The token is linked to a file, but I’ve chosen not to store the file data in it. It only stores the file name. The file data is loaded each time it is needed. This requires knowning the directory where the file resides but I’ve chosen not to store it. It therefore needs to be passed to the Print() and Verify() functions.

If a file is not found during printing, a warning is printed. But if a file is not found during verification, an error is thrown.

The Author and UserName attributes are manual inputs. The TimeStamp is the creation time of the token.
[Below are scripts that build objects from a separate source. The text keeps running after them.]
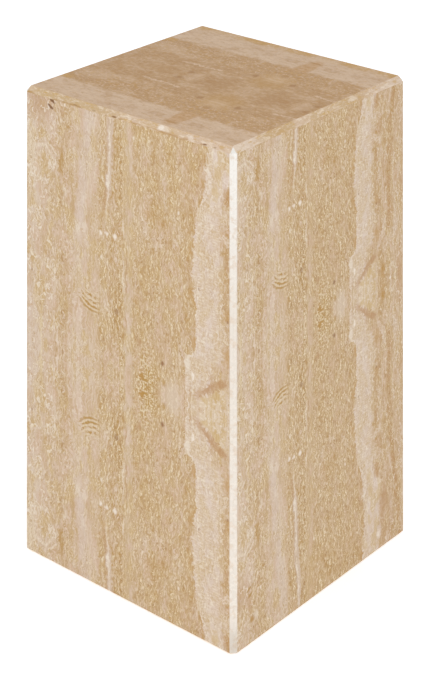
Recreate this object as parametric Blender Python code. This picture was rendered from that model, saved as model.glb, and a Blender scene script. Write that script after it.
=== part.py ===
"""Travertine pillar: four upright slabs and a top slab, mitred together round a hollow inside.

The pillar stands on the lower edges of its upright slabs. The origin is the middle of its
underside, +Z points up, and the four sides face along X and Y.
"""

from math import pi

import bpy
import bmesh
from mathutils import Matrix, Vector
from mathutils.geometry import normal as plane_normal

# Driving dimensions, in metres
WIDTH = 0.355             # across the outer faces, the same both ways
HEIGHT = 0.600            # from the floor to the top face
SLAB_THICKNESS = 0.020
CORNER_BEVEL = 0.006      # each leg of the bevel down an upright corner
TOP_BEVEL = 0.007         # each leg of the bevel round the top face
GLUE_LINE = 0.0003        # width of the joint between two slabs

HALF = WIDTH / 2
ON_PLANE = 1e-6           # points this close to a saw plane count as lying on it

# The slab that faces -Y comes first, and each next one is a quarter turn further round
UPRIGHT_SLABS = ("front_slab", "right_slab", "back_slab", "left_slab")

# Travertine, honed: linear colour and roughness
STONE_COLOUR = (0.61, 0.45, 0.285, 1.0)
STONE_ROUGHNESS = 0.45


def clear_scene():
    for item in list(bpy.data.objects):
        bpy.data.objects.remove(item)


def travertine(name):
    """The pillar's stone: pale warm beige with a low sheen."""
    stone = bpy.data.materials.new(name)
    stone.use_nodes = True
    shader = stone.node_tree.nodes["Principled BSDF"]
    shader.inputs["Base Color"].default_value = STONE_COLOUR
    shader.inputs["Roughness"].default_value = STONE_ROUGHNESS
    shader.inputs["Metallic"].default_value = 0.0
    stone.diffuse_color = STONE_COLOUR
    return stone


def saw(solid, point, outward):
    """Saw the solid along a plane, drop what lies on its outward side and close the cut."""
    whole = solid.verts[:] + solid.edges[:] + solid.faces[:]
    sawn = bmesh.ops.bisect_plane(
        solid, geom=whole, dist=ON_PLANE, plane_co=point, plane_no=outward, clear_outer=True)
    rim = [part for part in sawn["geom_cut"] if isinstance(part, bmesh.types.BMEdge)]
    bmesh.ops.contextual_create(solid, geom=rim)


def quarter_turn(count):
    return Matrix.Rotation(count * pi / 2, 3, "Z")


def bevelled_block():
    """The pillar's outer form: a square block, bevelled down its corners and round its top.

    Where three bevels meet at a corner of the top, a small three-sided facet takes off the tip.
    """
    block = bmesh.new()
    bmesh.ops.create_cube(block, size=1.0)
    bmesh.ops.scale(block, vec=(WIDTH, WIDTH, HEIGHT), verts=block.verts)
    bmesh.ops.translate(block, vec=(0, 0, HEIGHT / 2), verts=block.verts)

    facet = (
        Vector((HALF - TOP_BEVEL, TOP_BEVEL - HALF, HEIGHT)),
        Vector((HALF - CORNER_BEVEL, -HALF, HEIGHT - TOP_BEVEL)),
        Vector((HALF, CORNER_BEVEL - HALF, HEIGHT - TOP_BEVEL)),
    )
    facet_outward = plane_normal(*facet)
    if facet_outward.z < 0:
        facet_outward.negate()

    for side in range(4):
        turn = quarter_turn(side)
        saw(block, turn @ Vector((HALF - CORNER_BEVEL, -HALF, 0)), turn @ Vector((1, -1, 0)))
        saw(block, turn @ Vector((0, -HALF, HEIGHT - TOP_BEVEL)), turn @ Vector((0, -1, 1)))
    for side in range(4):
        turn = quarter_turn(side)
        saw(block, turn @ facet[0], turn @ facet_outward)
    return block


def saw_mitre(slab, point, outward):
    """Saw a 45 degree joint face, set back by half the glue line."""
    outward = Vector(outward).normalized()
    saw(slab, Vector(point) - outward * GLUE_LINE / 2, outward)


def add_slab(name, slab):
    """Keep a finished slab under its name, in its stone."""
    bmesh.ops.remove_doubles(slab, verts=slab.verts, dist=ON_PLANE)
    bmesh.ops.recalc_face_normals(slab, faces=slab.faces)
    mesh = bpy.data.meshes.new(name)
    slab.to_mesh(mesh)
    slab.free()
    mesh.materials.append(travertine(f"{name}_travertine"))
    piece = bpy.data.objects.new(name, mesh)
    bpy.context.scene.collection.objects.link(piece)
    return piece


def upright_slab(name, side):
    """An upright slab: it faces -Y while it is sawn, and is then turned to its own side."""
    slab = bevelled_block()
    saw(slab, Vector((0, SLAB_THICKNESS - HALF, 0)), Vector((0, 1, 0)))
    saw_mitre(slab, (0, 0, 0), (1, 1, 0))
    saw_mitre(slab, (0, 0, 0), (-1, 1, 0))
    saw_mitre(slab, (0, -HALF, HEIGHT), (0, 1, 1))
    bmesh.ops.rotate(slab, cent=(0, 0, 0), matrix=quarter_turn(side), verts=slab.verts)
    return add_slab(name, slab)


def top_slab():
    """The top slab, with a mitre on each of its four edges."""
    slab = bevelled_block()
    saw(slab, Vector((0, 0, HEIGHT - SLAB_THICKNESS)), Vector((0, 0, -1)))
    for side in range(4):
        turn = quarter_turn(side)
        saw_mitre(slab, turn @ Vector((0, -HALF, HEIGHT)), turn @ Vector((0, -1, -1)))
    return add_slab("top_slab", slab)


def main():
    clear_scene()
    for side, name in enumerate(UPRIGHT_SLABS):
        upright_slab(name, side)
    top_slab()


main()
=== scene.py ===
"""Looks of the travertine pillar: five honed slabs with their veining, on a pale studio floor."""

import math
from functools import partial

import bpy
from mathutils import Matrix, Vector


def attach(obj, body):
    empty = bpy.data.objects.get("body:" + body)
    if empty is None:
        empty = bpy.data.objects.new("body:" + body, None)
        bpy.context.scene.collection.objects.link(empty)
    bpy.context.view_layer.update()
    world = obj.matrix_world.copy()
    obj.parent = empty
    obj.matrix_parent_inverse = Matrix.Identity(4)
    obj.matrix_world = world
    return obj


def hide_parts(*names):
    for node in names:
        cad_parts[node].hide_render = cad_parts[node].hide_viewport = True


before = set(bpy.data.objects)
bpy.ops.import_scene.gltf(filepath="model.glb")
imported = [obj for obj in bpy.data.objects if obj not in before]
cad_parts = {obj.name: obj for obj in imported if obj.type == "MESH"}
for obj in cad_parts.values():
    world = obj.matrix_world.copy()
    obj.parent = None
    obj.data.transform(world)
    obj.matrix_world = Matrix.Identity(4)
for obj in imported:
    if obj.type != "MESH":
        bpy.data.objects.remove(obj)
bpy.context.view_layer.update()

# The pillar, in metres
WIDTH = 0.355
HEIGHT = 0.600
SLAB_THICKNESS = 0.020
CORNER_BEVEL = 0.006
TOP_BEVEL = 0.007
ARRIS = 0.0005            # rounding of every outer edge
UNDERCUT_HEIGHT = 0.0014  # the lower edges are eased, so that they don't chip on the floor
UNDERCUT_DEPTH = 0.0040
RESIN_GAP = 0.00004       # what is left open of each joint once its resin is flush
HALF = WIDTH / 2
UPRIGHT_SLABS = ("front_slab", "right_slab", "back_slab", "left_slab")

# The photograph: its height and, in its pixels, the focal length and the height of the horizon
PHOTO_HEIGHT = 686
FOCAL = 1954.9
HORIZON = -554.5
CAMERA_PLACE = Vector((1.65428, -1.95284, 1.43091))
CAMERA_AZIMUTH = math.radians(40.318)
SENSOR = 36.0             # millimetres along the picture's height

# The plain white floor, which glows a little
FLOOR_GLOW = 0.44
FLOOR_WHITE = (0.90, 0.915, 0.945, 1.0)
FLOOR_SIZE = 60.0
FLOOR_ROUGHNESS = 0.8

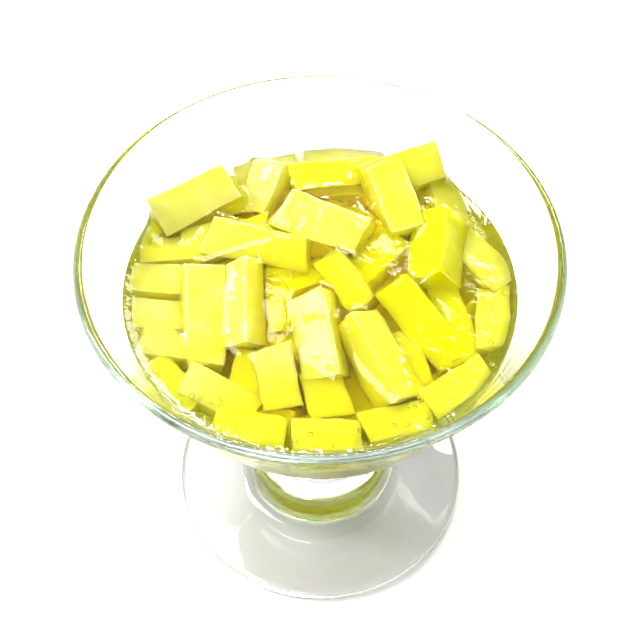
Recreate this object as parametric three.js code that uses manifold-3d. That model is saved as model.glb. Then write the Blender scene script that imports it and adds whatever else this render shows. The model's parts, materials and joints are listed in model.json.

I’ve thought about extracting the metadata from the file as well e.g. file creation date and file author. However I don’t think it will add much value.

Serialise() is the equivalent of a block’s GetHeader(). It creates a byte array which is then hashed. This byte array has a variable length and is formed as follows:

bytes
UserName variable
FileName variable
Author variable
FileHash 32
TimeStamp 4

The plain text information is converted to bytes according to ASCII codes, and the FileHash is converted from hexadecimal. As I mentioned before, it’s important to not this mix these two conversions.

PseudoToken

A PseudoToken is a struct which holds all the data for creating a Token. This is the whole struct:

public struct PseudoToken 
{
    public string UserName;
    public string FilePath;
    public string Author;

    public PseudoToken(string userName, string filePath, string author)
    {
        this.UserName = userName;
        this.FilePath = filePath;
        this.Author = author;
    }
} 

Conclusion

Those are all the main classes in my file. I am also proud of my command line interface, but that is enough for its own post.

I hope you’ve enjoyed learning about the blockchain, and are even ready to make your own.